NemoClaw is a reference stack built on the widely adopted OpenClaw platform. Rather than forcing every team to architect their own agent pipeline from scratch, it provides a documented, tested starting point, with enterprise-grade reliability baked in.
Think of it as a scaffold. You don't have to use every piece, but having a sensible default structure accelerates the time from idea to deployment considerably.
Why This Combination Is Different
Each of these three announcements, Vera Rubin, OpenShell, NemoClaw, is interesting on its own. Together, they describe something more coherent.
NVIDIA is not just selling faster GPUs.

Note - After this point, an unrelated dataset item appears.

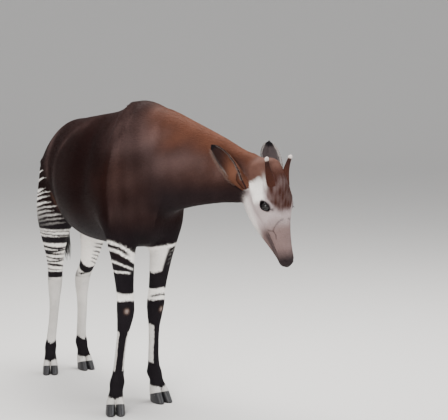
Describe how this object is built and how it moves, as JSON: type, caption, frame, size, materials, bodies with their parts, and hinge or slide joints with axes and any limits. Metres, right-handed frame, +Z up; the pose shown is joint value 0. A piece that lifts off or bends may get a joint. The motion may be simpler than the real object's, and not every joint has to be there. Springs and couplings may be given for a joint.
{
  "type": "okapi",
  "caption": "Life-size male okapi standing on level ground, its neck stretched out low to its left and its head hung down to browse.",
  "frame": {"origin": "middle of the bottom of the whole animal's box, on the floor", "axes": "+X the way the trunk faces, +Y the animal's left, +Z up"},
  "size_m": [1.7942, 0.7382, 1.498],
  "materials": {
    "chocolate": "short sleek coat, dark chocolate brown with white stripes on the thighs and upper legs",
    "russet": "short sleek coat, red-brown",
    "face": "short coat, pale grey cheeks and a red-brown forehead",
    "shank": "short coat, cream with black bands at the knees and fetlocks",
    "ossicone": "skin-covered horn with a bare pale tip",
    "horn": "dark grey hoof horn",
    "eye": "wet, nearly black",
    "tuft": "long black hair"
  },
  "bodies": {
    "root": {"claw_front_left_left": "horn", "claw_front_left_right": "horn", "claw_front_right_left": "horn", "claw_front_right_right": "horn", "claw_hind_left_left": "horn", "claw_hind_left_right": "horn", "claw_hind_right_left": "horn", "claw_hind_right_right": "horn", "ear_left": "russet", "ear_right": "russet", "eye_left": "eye", "eye_right": "eye", "head": "face", "leg_front_left_lower": "shank", "leg_front_left_upper": "chocolate", "leg_front_right_lower": "shank", "leg_front_right_upper": "chocolate", "leg_hind_left_lower": "shank", "leg_hind_left_upper": "chocolate", "leg_hind_right_lower": "shank", "leg_hind_right_upper": "chocolate", "neck": "russet", "ossicone_left": "ossicone", "ossicone_right": "ossicone", "tail": "chocolate", "tail_tuft": "tuft", "torso": "chocolate"}
  },
  "joints": []
}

It is assembling a vertical stack specifically designed for the agentic AI era: cheap inference at the hardware layer, safety enforcement at the runtime layer, and accelerated development at the application layer.
This is the same playbook that made CUDA so sticky a decade ago. Once developers build on a stack that works end-to-end, switching costs become prohibitive, not because of lock-in tactics, but because the integrated system simply works better than stitching together alternatives.
The bet NVIDIA is making is that the agentic transition is real, imminent, and large enough to justify building infrastructure for it now. Based on what was shown at GTC 2026, they're not hedging that bet.
What to Watch Next
The announcements were made. The hardware ships in H2 2026. Between now and then, a few things are worth tracking:
Inference cost benchmarks from independent labs. The 10x cost reduction claim from NVIDIA deserves third-party validation. When Vera Rubin units land with cloud providers, real-world numbers will tell a more complete story.
Enterprise adoption of OpenShell. The open-source release is promising, but adoption by major cloud providers and enterprise platforms will signal whether it becomes an actual standard or a niche tool.
Agent frameworks building on NemoClaw. If LangChain, CrewAI, AutoGen, or similar ecosystems integrate with NemoClaw natively, the developer story becomes substantially stronger.
The infrastructure is being laid. The question now is how fast developers build on top of it.